Di dalam demokrasi itu mestinya rakyat yang berdaulat bukan oligarki, pengusaha, penguasa yang berdaulat. Bahkan kedaulatan rakyat itu dijamin dalam Konstitusi termasuk menjamin hak berpendapat, berkumpul, organisasi, berekspresi memperjuangkan hak asasi manusia sebagai warga.
Hal tersebut ia sampaikan dalam gelar diskusi publik YLBHI bertajuk “Penguatan Solidaritas Masyarakat Sipil Di Hadapan Penguasa, Potret Pembungkaman Kritik dan Praktik Kriminalisasi di Indonesia”. Jakarta, Selasa 2/8/2023
Kriminalisasi adalah modus dari penguasa, pengusaha, oligarki supaya tidak memperjuangkan terjadi adanya korupsi, kolusi, memperjuangkan hak keadilan, kesejahteraan dll. Sehingga yang terjadi menindas, eksploitasi, melanggar hak-hak warga yang melawan korupsi dan lain sebagainya atas nama pembangunan, investasi dll.
“Ketika Presiden Joko Widodo mengatakan jangan takut mengkritik pemerintah, DPR. Namun ketika masyarakat mengkritik dikenai pasal. Ibarat ayam jago ketika berkokok kemudian dimasukan ke kandang ayam,” ujar lawer pembela masyarakat yang terkena kriminalisasi ini.
“Antara perbuatan dan juga antara kata-kata tidak sesuai. Akhirnya masyarakat tidak percaya dan merasa tidak aman untuk kritik terhadap pemerintah,” imbuhnya
Membaca situasi kebatinan demokrasi hari ini lanjut Arief, dengan berbagai kejadian kriminalisasi, teror, intimidasi baik secara fisik maupun digital terhadap masyarakat karena masyarakat menyuarakan keinginan adanya keadilan, keamanan yang terjadi di masing-masing tempat, daerahnya. Mereka memperjuangkan kebenaran, keadilan, mempertahankan hak hidupnya , lingkungannya, tempat tinggalnya tapi justru malah dikriminalisasi.

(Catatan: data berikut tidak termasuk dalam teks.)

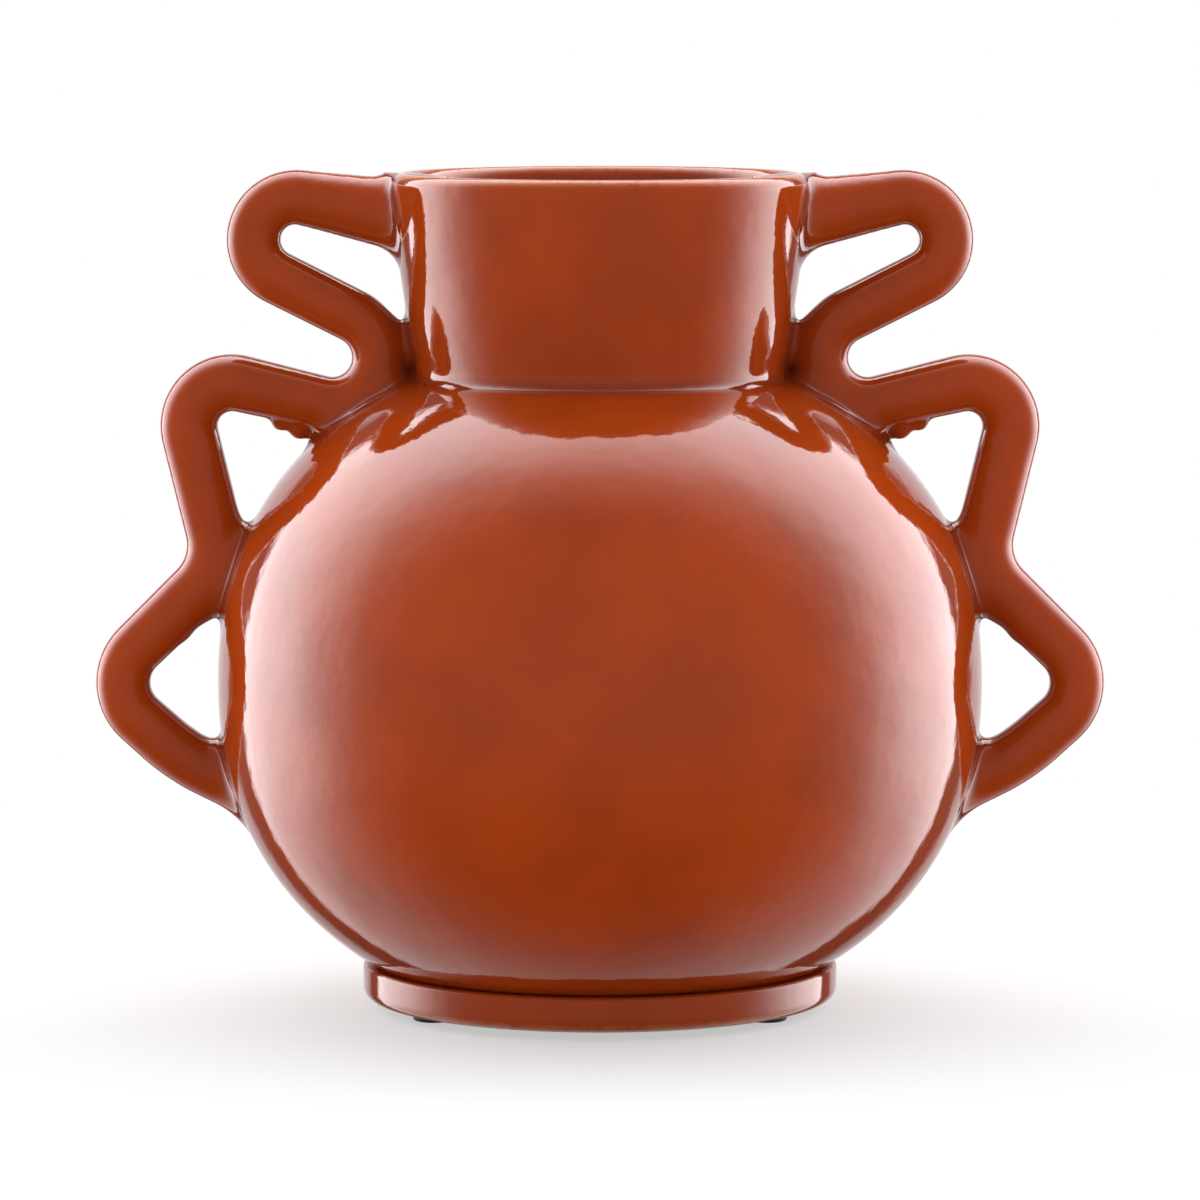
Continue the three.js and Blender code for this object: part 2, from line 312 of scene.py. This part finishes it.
def rod_distance(p):
    """Distance from points to the rod's surface, negative inside."""
    flat = p[:, [0, 2]]
    marks = ROD_LINE[::12]
    best = np.hypot(flat[:, None, 0] - marks[:, 0], flat[:, None, 1] - marks[:, 1]).min(1)
    width = np.full(len(p), ROD_RADIUS)
    near = np.flatnonzero(best < NEAR_ROD)
    line, line_width = ROD_LINE[::2], ROD_WIDTH[::2]
    start, along = line[:-1], np.diff(line, axis=0)
    size = np.maximum((along ** 2).sum(1), 1e-18)
    for begin in range(0, len(near), BATCH):
        batch = near[begin:begin + BATCH]
        to = flat[batch, None, :] - start
        t = np.clip((to * along).sum(2) / size, 0, 1)
        gap = np.hypot(to[..., 0] - t * along[:, 0], to[..., 1] - t * along[:, 1])
        pick = gap.argmin(1)
        best[batch] = gap[np.arange(len(batch)), pick]
        width[batch] = line_width[pick]
    power = SECTION_POWER
    section = (best ** power + np.abs(p[:, 1]) ** power) ** (1 / power)
    result = section - width
    for x, z, radius in GLAZE_RUNS:
        drop = np.sqrt((p[:, 0] - x) ** 2 + p[:, 1] ** 2 + (p[:, 2] - z) ** 2) - radius
        result = smooth_min(result, drop, RUN_BLEND)
    return result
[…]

“Kriminalisasi tidak hanya dialami oleh kritikus masyarakat dewasa tetapi dialami juga oleh anak-anak muda. Anak-anak muda ini lebih ekspresif, lebih tajam lebih kritis ketika melihat problem sosial politik,” terangnya
“Kriminalisasi terjadi tidak hanya di sektor masyarakat sipil saja, juga terkadi di insan pers. Kebebasan pers ancaman terhadap kebebasan perpendapat , mengungkap fakta. Ada 62 kasus kebebasan pers. Termasuk di kalangan akedemisi,” beber Arief
“Persoalan bukan hanya soal kemerdekaan berpendapat dan berekspresi tapi juga kebebasan bagi warga negara dan sangat serius,” tandasnya
Di ujung pembicaraanya Arif Maulana menambahkan, perlu adanya solidaritas antara civil society serta bagi mereka yang berada pada garis perjuangan kebebasan berpendapat, yang menggunakan kritik sebagai media partisipasi dalam membangun negara.

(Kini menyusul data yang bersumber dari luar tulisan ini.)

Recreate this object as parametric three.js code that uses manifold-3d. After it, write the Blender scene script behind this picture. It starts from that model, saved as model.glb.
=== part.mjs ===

“Kriminalisasi terjadi ketika masyarakat sedang memperjuangkan hak-haknya karena sedang ada persoalan serius. Misalnya terdapat beberapa ketentuan dalam KUHP yang sering digunakan oleh penguasa untuk menjerat aktivis publik. Hukum seharusnya menjadi alat untuk membatasi kekuasaan pemerintah, namun saat ini hukum menjadi alat untuk memperkuat kekuasaan, sehingga dibutuhkan reformasi terhadap para aparat penegak hukum”, pungkasnya. (Yoss)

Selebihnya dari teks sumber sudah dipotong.